Bifunctional hydrogen production and storage on 0D-1D heterojunction of Cd₀.₅Zn₀.₅S@Halloysites

Development of efficient solar‐driven hydrogen (H₂) evolution and H₂ storage materials is challenging. Sulfide nanocatalysts show large potential for H₂ production, but suffer from the drawbacks of inefficient charge separation, serious photocorrosion, and easy agglomeration. Herein, a 0D–1D satellite‐core ethylenediaminetetraacetic acid (EDTA)‐bridged Cd_0.5Zn_0.5S@halloysite nanotubes tertiary structure is designed via facile in situ assembly, which settles all the above‐mentioned issues and achieves exceptional and stable photocatalytic H₂ evolution and storage.
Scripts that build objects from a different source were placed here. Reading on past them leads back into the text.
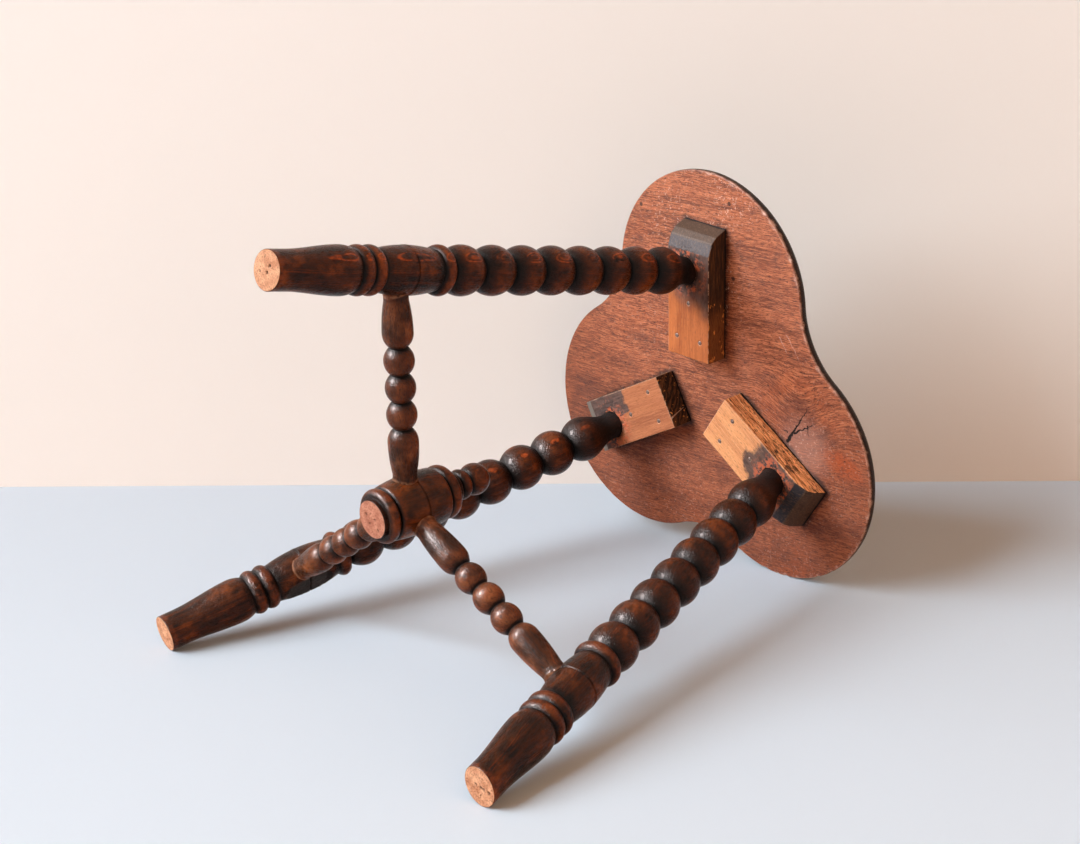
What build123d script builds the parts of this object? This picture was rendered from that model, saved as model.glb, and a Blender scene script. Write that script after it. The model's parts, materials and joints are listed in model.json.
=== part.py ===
from build123d import *
import math
import os
from collections import namedtuple

# A three-legged stool: a trefoil seat, a nailed block under each lobe, and three
# bobbin-turned legs tied by three turned stretchers to a turned hub in the middle.
# The stool is modelled about its own upright axis and moved at the end, so that the
# origin lies on the floor under the middle of its bounding box.

# ---- Driving dimensions, in millimetres and degrees -------------------------------

joint_gap = 0.1  # radial play of every round tenon in its socket
arris = 0.8  # softened edges of the sawn pieces

# Heights above the floor
block_face_height = 400.0  # underside of the blocks, where the legs go in
stretcher_height = 110.2  # axis of the three stretchers

# Seat
seat_thickness = 14.0
seat_edge_round = 12.0  # rounding of the upper edge
lobe_reach = 83.4  # from the seat's middle to the centre of a lobe
lobe_radius = 96.7
waist_reach = 122.1  # from the seat's middle to the nearest edge between two lobes
seat_turn = 1.4  # how far the seat is turned past the legs
seat_forward = 3.0  # how far the seat's middle lies in front of the stool's axis

# Blocks under the seat
block_thickness = 20.0
block_width = 44.0
block_inner_reach = 30.0  # from the stool's axis to the inner end
block_face_length = 89.0  # flat face, as far as the bevelled outer end
block_bevels = ((10.0, 4.0), (4.0, 4.5))  # run and rise of the first two bevels
block_last_bevel_run = 4.5  # the last bevel rises to the seat
block_sideways = 3.0  # centre line of the block past the leg's head

# Nails, three in each block
nail_length = 28.0
nail_radius = 1.0
nail_point = 3.0
nail_tip_radius = 0.2
nail_head_radius = 1.7
nail_head_thickness = 0.8
nail_sink = 0.4  # heads punched below the face
nail_play = 0.05  # between a nail and the wood round it
nail_pair_inset = 16.0  # from the block's inner end to the pair
nail_pair_half_span = 12.5
nail_single_inset = 46.0  # from the block's inner end to the third nail

# Each leg's place. The stool is hand-made, so no two legs splay quite alike.
front_foot_reach = 222.0  # from the stool's axis to the middle of a foot
right_foot_reach = 211.2
left_foot_reach = 207.6
Station = namedtuple("Station", "name azimuth foot_azimuth foot_reach foot_tilt block_turn")
stations = (
    Station("front", 270.0, 267.4, front_foot_reach, 0.0, 4.2),
    Station("right", 30.0, 24.6, right_foot_reach, 12.0, 2.2),
    Station("left", 150.0, 152.3, left_foot_reach, 14.0, 1.7),
)
leg_head_reach = 102.5  # from the stool's axis to a leg's axis at the block's face

# Leg turning, from the foot up
foot_radius = 14.1
foot_straight = 14.0
shoulder_radius = 17.5
shoulder_round = 11.0
shoulder_waist = 14.8  # creases beside the lower rings and the barrel
lower_rings = 2
lower_ring_length = 10.5
lower_ring_radius = 17.7
barrel_length = 53.0
barrel_radius = 17.7
leg_socket_rise = 18.2  # from the barrel's lower end to the stretcher's axis
upper_ring_length = 10.5
upper_ring_radius = 18.2
upper_ring_waist = 13.5
upper_ring_undercut = 1.5
ball_count = 8
ball_pitch = 30.0
ball_radius = 18.4
ball_waist = 10.8
neck_radius = 11.0  # neck, tenon and socket in the block
neck_straight = 6.0  # straight neck below the block's face
leg_tenon = 14.0  # depth of the tenon in the block
groove_width = 1.6
groove_depth = 0.9

# Stretcher turning
stretcher_tenon = 12.0  # depth of the tenons in hub and leg
stretcher_end_radius = 8.9  # tenon and socket
stretcher_end_straight = 4.0  # straight part outside hub and leg
bobbin_count = 3
bobbin_pitch = 20.5
bobbin_radius = 11.1
bobbin_waist = 6.2
swell_radius = 11.2
swell_round = 10.5  # rounded end of a swell beside the bobbins

# Hub turning, from its lower end up
hub_end_radius = 14.5
hub_end_length = 3.5
hub_ring_length = 9.0
hub_ring_radius = 20.5
hub_ring_waist = 15.8
hub_barrel_length = 47.0
hub_barrel_radius = 22.3
hub_barrel_shoulder = 20.8
hub_barrel_round = 3.2
hub_barrel_waist = 17.0
hub_socket_rise = 19.2  # from the barrel's lower end to the stretchers' axis
hub_collar_length = 10.5
hub_collar_radius = 20.4
hub_collar_waist = 14.5
hub_neck_radius = 8.0
hub_neck_length = 7.5
hub_bead_length = 9.5
hub_bead_radius = 11.5
hub_bead_waist = 8.5
finial_radius = 12.0

# ---- Values that follow ------------------------------------------------------------

seat_underside = block_face_height + block_thickness
lobe_spacing = 360 / len(stations)
hub_height = stretcher_height - hub_socket_rise - hub_ring_length - hub_end_length
rings_length = lower_rings * lower_ring_length
# From the foot to the widest part of the shoulder, so that the barrel takes the stretcher
taper_length = stretcher_height - leg_socket_rise - rings_length - shoulder_round
up = Vector(0, 0, 1)


def outward(azimuth, reach=1.0, height=0.0):
    """The point at this azimuth and reach from the stool's axis."""
    angle = math.radians(azimuth)
    return Vector(reach * math.cos(angle), reach * math.sin(angle), height)


# ---- Turned profiles: each stretch runs up a line at a radius -----------------------


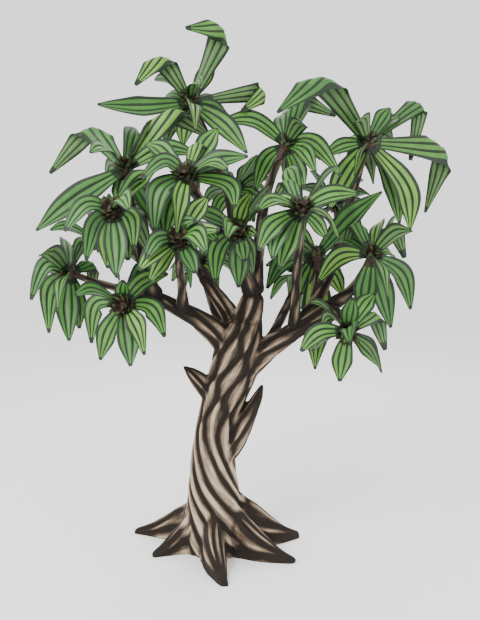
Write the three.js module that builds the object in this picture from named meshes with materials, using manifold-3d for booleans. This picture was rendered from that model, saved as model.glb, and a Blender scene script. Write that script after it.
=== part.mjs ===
// Dragon blood tree: a whole young tree, rooted, with a twisted trunk on six surface roots, boughs that
// fork into limbs, and one rosette of broad strap leaves at each limb's end.
// Millimetres, +Z up, +X to the right and +Y to the back. The origin is in the flat cut under the trunk.

import * as THREE from "three";
import { mergeVertices } from "three/addons/utils/BufferGeometryUtils.js";
import Module from "manifold-3d";

const wasm = await Module();
wasm.setup();

// Driving dimensions of the trunk
const TRUNK_SIDES = 24;
const TRUNK_STRANDS = 6;
const STRAND_RELIEF = 0.085;
const STRAND_TURN_LOW = -165;
const STRAND_TURN_HIGH = 70;
const TWIST_MIDDLE = 1150;
const TRUNK_STATIONS = [
  { height: 0, x: 0, radius: 265 },
  { height: 60, x: 0, radius: 262 },
  { height: 160, x: -4, radius: 242 },
  { height: 270, x: -8, radius: 222 },
  { height: 380, x: -12, radius: 205 },
  { height: 520, x: -18, radius: 186 },
  { height: 660, x: -20, radius: 172 },
  { height: 800, x: -14, radius: 162 },
  { height: 940, x: 2, radius: 157 },
  { height: 1070, x: 30, radius: 157 },
  { height: 1200, x: 72, radius: 170 },
  { height: 1330, x: 116, radius: 184 },
  { height: 1450, x: 150, radius: 188 },
  { height: 1570, x: 172, radius: 182 },
  { height: 1680, x: 195, radius: 164 },
  { height: 1780, x: 222, radius: 136 },
];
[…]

Significantly, EDTA grafted on halloysites as the hole (h⁺) traps steers the photogenerated h⁺ and electrons (e−) from Cd_0.5Zn_0.5S separately to halloysites and outer surface Pt sites, achieving efficient directional separation between h+ and e− and inhibiting the h⁺‐dominated photocorrosion occurring on Cd_0.5Zn_0.5S. Benefiting from these advantages, the hierarchy shows an unprecedented photocatalytic H₂ evolution rate of 25.67 mmol g⁻¹ h⁻¹ with a recording apparent quantum efficiency of 32.29% at λ = 420 nm, which is seven‐fold that of Cd_0.5Zn_0.5S. Meanwhile, an H₂ adsorption capacity of 0.042% is achieved with the room temperature of 25°C and pressure of 2.65 MPa. This work provides a new perspective into designing hierarchical structure for H₂ evolution, and proposes an integration concept for H₂ evolution and storage.